How to Develop Speed – By Sean Wells
The truth about speed training is that there are drills and applications to show off what an athlete already possesses and then there are exercises that build speed. We want to highlight the best applications of how to Develop Speed.
The thing that we need to understand is that more running will not develop more speed – that is a a common misconception. Instead what we need to focus on is decreasing ground contact time and increasing ground contact force. Here are a few ways to do it.
To get someone to run faster we need to achieve two different things – one is to improve stride distance( To be clear – we are not coaching “bounding” we are trying to increase the bodies strength to “propel us into the next step” not changing the length of the stride necessarily) the other is increase stride frequency. Quite simply, if we can increase an athlete’s propulsion or how much distance each step is covering and also decrease the amount of time the foot is on the ground we will be decreasing ground contact time and successfully improving an athletes speed.
The force-velocity curve above shows the relationship between force and velocity critical in running faster.
How do we do those two things? Very simply we increase force and increase velocity each week with our strength training. OC Sports Performance classes have a max effort day for the lower body and upper body each week to build maximal force. Two days a week we have a dynamic effort day for the lower and upper body to increase velocity. They system described is the Conjugate System. This system produces tremendous speed advantages as well as great strength gains.
In addition to these four days of training with our Sports Performance classes we also have our athletes drag sled.

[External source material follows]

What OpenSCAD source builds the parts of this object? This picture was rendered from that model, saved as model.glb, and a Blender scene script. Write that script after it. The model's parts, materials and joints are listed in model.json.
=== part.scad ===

The sled drag is performed by attaching a weightlifting belt to the athlete. This over-stride builds their posterior chain muscles that propel (hamstrings, glutes, hips, calves). Sled work is a low impact way to build volume in the muscles needed to run. The sled allows an athlete to perform a great amount of work without getting injured. An athlete is going to perform well they need to be healthy – sled drags allows the athlete to get work in and stay healthy. It is quite simply the best thing you can do to increase speed, and decrease soft tissue injuries associated with chronic overuse.
Besides sled walks, we teach athletes how to produce force by having them do box jumps.
* Depth jump is performed when an athlete drops off a box, lands briefly absorbing the shock, and then immediately jumps as high as possible. The landing period (or amortization phase) is usually less than 0.2 seconds. The shock from the drop can be three to four times the person’s bodyweight. The amount of force generated makes it dangerous for lower level athletes.